Since 1" chops will take 10-12 minutes to broil (5-6 minutes per side), you've got just enough time to create a quick mixture of caramelized apples and onions or shallots to go over the chop. In a skillet over medium-high heat, melt one tablespoon of butter and 1 tablespoon of olive oil. Now add two apples that have been cleaned, cored and thinly sliced and three shallots (or one small yellow onion) that have been thinly sliced. Since you don't want to ignore the pork chops while they're broiling anyway, you won't mind standing at the stove and lightly stirring the apples and onion mixture constantly. If you let it sit for too long it will burn, so make sure the table is set before you get to this stage. After the onion has become translucent, sprinkle about 1/2 teaspoon of salt and a generous dose of fresh cracked pepper over the skillet. This will encourage more of the sugars and liquid to come out of the onion and apples so the mixture caramelizes faster. Once it starts to turn a rich, maple brown, you know you've achieved caramelization and you can pull it off the heat, cover it, and let it sit until the pork chops are ready. Spoon it on top of each chop. While not exactly a sauce, it makes a sauce unnecessary and it's much more interesting and flavorful than applesauce.
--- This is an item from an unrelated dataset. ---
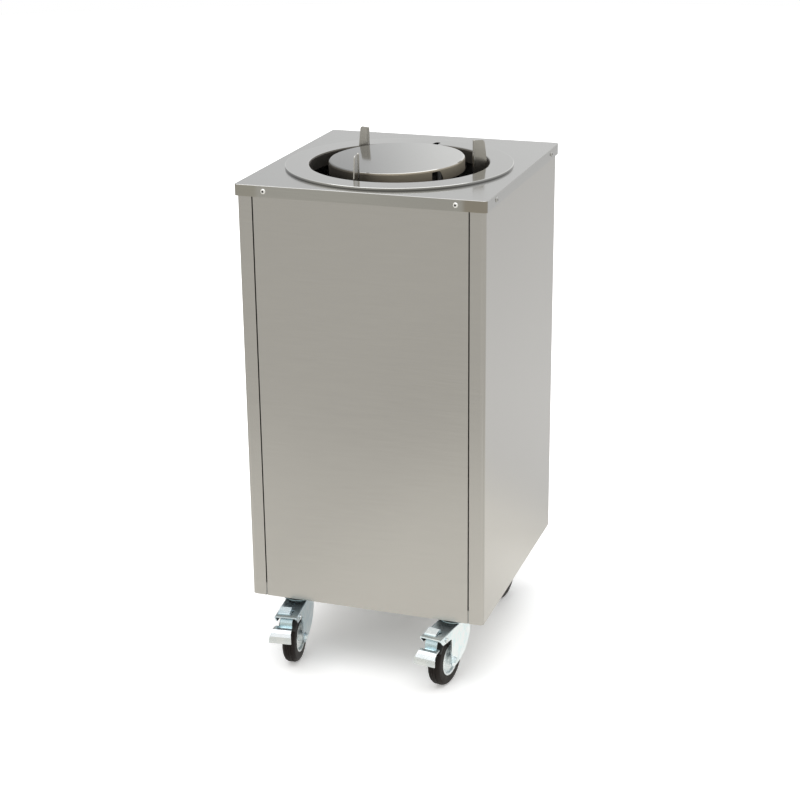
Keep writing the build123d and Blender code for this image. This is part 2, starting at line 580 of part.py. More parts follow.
half = WHEEL_W / 2
tyre_pts = [(RIM_R, half), (40, half), (45.0, half - 0.6), (47.8, half - 2.6), (49.2, half - 5.2), (49.7, half - 7.0)]
for g in (5.0, 0.0, -5.0):
    tyre_pts += [(49.9, g + 0.6), (48.8, g + 0.4), (48.8, g - 0.4), (50.0 if g else 49.9, g - 0.6)]
tyre_pts += [(49.7, 7.0 - half), (49.2, 5.2 - half), (47.8, 2.6 - half), (45.0, 0.6 - half), (40, -half), (RIM_R, -half)]
tyre = annulus(tyre_pts)
HUB = FORK_HALF - FORK_T - 0.8
rim_half = [(AXLE_R + RUN, HUB), (9, HUB), (9.6, 11.5), (14, 10.2), (21, 10.6), (23, 9.8), (23.6, 7.0), (26.2, 7.0)]
rim_half += [(27.0, 11.5), (28.0, 12.8), (30.0, 12.8), (RIM_R, 12.0)]
rim = annulus(rim_half + [(r, -s) for r, s in rim_half[::-1]])
NUT_X = FORK_HALF + BOSS_T
axle = lying(AXLE_R, 2 * (NUT_X + NUT_T + 0.8), "x")
for s in (-1, 1):
    axle += Pos(s * (NUT_X + NUT_T / 2), 0, 0) * Rot(0, 90, 0) * extrude(RegularPolygon(6.8, 6), NUT_T / 2, both=True)

pedal_path = [(60, 105.5), (80, 107), (89, 107.5), (92.5, 103), (94.5, 93), (98, 90.4), (102, 92.6),
              (106.5, 96.6), (112, 96.4), (118, 92.8), (122.6, 87.5), (125.2, 81.5), (126, 76.5)]
SHOE_R = 57.5
NECK = 11.5
TREAD_SHIFT = 3.0
TREAD_PLAN = [(96, 15.5), (104, 17.0), (112, 18.0), (118, 18.5), (122.6, 20.0), (125.2, 21.0), (130, 21.0)]


def pedal_arm(shift):
    """Brake pedal: arm on its cross pin, creased neck and a broad tread set a little to one side."""
    arm = prism_x([(-u, z) for u, z in strip(pedal_path[:8], 2.5)], -NECK, NECK)
    wing_path = [(96.5, 95.9), (101, 96.6), (106.5, 96.9)] + pedal_path[8:]
    tread = prism_x([(-u, z) for u, z in strip(wing_path, 2.5)], -30, 30)
    plan = [(w, -u) for u, w in TREAD_PLAN] + [(-w, -u) for u, w in TREAD_PLAN[::-1]]
    tread &= extrude(Pos(0, 0, 60) * make_face(Polyline(*plan, close=True)), 60)
    corner = tread.edges().filter_by(lambda e: e.center().Z < 79 and 2.3 < e.length < 3.2 and abs(e.center().X) > 20)
    if corner:
        tread = fillet(corner, 5.0)
    tread = Pos(shift, 0, 0) * tread
    inner, outer = sorted((-20 if shift > 0 else 20, NECK if shift > 0 else -NECK))
    tread -= box(inner, outer, -105, -90, 90, 102)
    arm += tread
    arm += Pos(0, -PIN_U, PIN_Z) * lying(5.5, 34, "x")
    return arm


def brake_shoe():
    """Curved pad under the pedal arm that meets the tyre."""
    side = FORK_HALF - FORK_T - 1.5
    pad = Pos(0, -TRAIL, WHEEL_R) * (lying(SHOE_R + 3, 2 * side, "x") - lying(SHOE_R, 60, "x"))
    wedge = prism_x([(-TRAIL, WHEEL_R), (-TRAIL - 70, WHEEL_R + 48), (-TRAIL - 46, WHEEL_R + 78)], -side, side)
    pad &= wedge
    pad += box(-8, 8, -78, -69, 92, 101.2)
    pad -= Pos(0, -TRAIL, WHEEL_R) * lying(SHOE_R, 60, "x")
    pad -= Pos(0, -PIN_U, PIN_Z) * lying(5.5, 40, "x")
    return pad


pin = lying(3.0, 2 * FORK_HALF + 3, "x")
for s in (-1, 1):
    pin += Pos(s * (FORK_HALF + 1.2), 0, 0) * lying(4.6, 1.8, "x")

crowns, kings = [], []
for name, sx, sy in (("fl", -1, -1), ("fr", 1, -1), ("rl", -1, 1), ("rr", 1, 1)):
    spot = Pos(sx * SWIVEL_X, sy * SWIVEL_Y, 0)
    turned = spot * Rot(0, 0, -REST_ANGLE[name])
    braked = sy < 0
    mount = spun([
        (KING_R, MOUNT_TOP), (29.5, MOUNT_TOP), (31, MOUNT_TOP - 1.5), (31, FORK_TOP + 7), (27, FORK_TOP + 3),
        (19, FORK_TOP + 3), (14, FORK_TOP + 8.5), (14, MOUNT_TOP - 3), (KING_R, MOUNT_TOP - 3),
    ])
    crowns.append(spot * mount)
    king = rod(KING_R, FORK_TOP - 9, PAN_FLOOR + 14) + Pos(0, 0, FORK_TOP - 9.4) * extrude(RegularPolygon(11, 6), 6.4)
    kings.append(spot * king)
    save(f"caster_fork_{name}", turned * fork(braked))
    at_axle = turned * Pos(0, -TRAIL, WHEEL_R)
    save(f"caster_axle_{name}", at_axle * axle)
    save(f"caster_rim_{name}", at_axle * rim)
    save(f"caster_tyre_{name}", at_axle * tyre)
    if braked:
        save(f"brake_pedal_{name}", turned * (pedal_arm(sx * TREAD_SHIFT) + Pos(0, -PIN_U, PIN_Z) * pin))
        save(f"brake_shoe_{name}", turned * brake_shoe())
save("caster_crowns", *crowns)
save("caster_kingpins", *kings)

save("lid", drilled(lid))
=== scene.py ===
"""Plate warmer cabinet: finishes, springs, small fittings, floor, light and camera round the CAD frame."""
import json
from math import cos, pi, radians, sin

import bmesh
import bpy
from mathutils import Matrix, Vector

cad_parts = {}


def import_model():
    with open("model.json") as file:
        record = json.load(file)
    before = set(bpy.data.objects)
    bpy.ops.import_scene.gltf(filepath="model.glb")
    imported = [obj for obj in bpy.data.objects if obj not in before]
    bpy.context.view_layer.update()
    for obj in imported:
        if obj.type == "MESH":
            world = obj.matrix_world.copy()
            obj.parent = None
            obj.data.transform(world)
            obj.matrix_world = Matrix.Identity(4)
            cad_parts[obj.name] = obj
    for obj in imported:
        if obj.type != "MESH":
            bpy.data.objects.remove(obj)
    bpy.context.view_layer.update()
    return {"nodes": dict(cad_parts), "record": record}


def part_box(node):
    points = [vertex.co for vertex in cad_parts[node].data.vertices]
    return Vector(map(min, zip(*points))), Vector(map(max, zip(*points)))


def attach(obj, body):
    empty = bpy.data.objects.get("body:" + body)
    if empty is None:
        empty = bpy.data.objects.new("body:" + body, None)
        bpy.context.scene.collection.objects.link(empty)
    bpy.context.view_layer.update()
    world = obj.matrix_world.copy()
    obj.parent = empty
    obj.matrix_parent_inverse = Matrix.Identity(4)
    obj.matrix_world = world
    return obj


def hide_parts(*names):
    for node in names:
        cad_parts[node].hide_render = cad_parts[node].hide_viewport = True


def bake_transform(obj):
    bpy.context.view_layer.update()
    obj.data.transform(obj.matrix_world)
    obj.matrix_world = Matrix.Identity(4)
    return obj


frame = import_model()
NODES = frame["nodes"]
MM = 0.001

# The well's centre, the cabinet's top and the platform's centre
RING_LOW, RING_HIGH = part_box("well_ring")
WELL = (RING_LOW + RING_HIGH) / 2
LID_LOW, LID_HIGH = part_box("lid")
LID_TOP = LID_HIGH.z
LID_MIDDLE = (LID_LOW + LID_HIGH) / 2
DISC_LOW, DISC_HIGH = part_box("lift_platform")
DISC = (DISC_LOW + DISC_HIGH) / 2

# Where a finish changes on a piece, and where painted shade begins and ends on the lid's lip corners
LIP_CORNER_SHADE_FROM, LIP_CORNER_SHADE_TO = 181 * MM, 193 * MM
COLLAR_RADIUS = 163.5 * MM
FLANGE_EDGE = RING_HIGH.x - WELL.x - 0.9 * MM
SKIRT_RADIUS = 121.9 * MM
SWIVEL_X, SWIVEL_Y = 153.5 * MM, 187.5 * MM
RACE_RADIUS = 31 * MM
FORK_TOP = 116 * MM
UNDER_KINGPINS = 105 * MM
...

Serve this with some baked red potatoes that have been cubed and tossed in olive oil, salt, pepper and thyme and then baked one layer thick for about 15-20 minutes. Some toasted pumpernickel or hearty rye bread is a great addition, and the Brussels sprouts recipes from a few weeks ago will let you bring in something cabbage-like and green.

So while this wasn't a strict recipe, hopefully this will act as a guide for you to begin experimenting with brines. When combining flavors, it is best to start off simply and then add things slowly. This way you can tell how the flavors affect each other and combine to balance each other out. Brining permits you to use what you have, doesn't require the purchase of crazy ingredients you'll likely never use again, and may even make you enjoy the much-maligned pork chop more than you ever expected.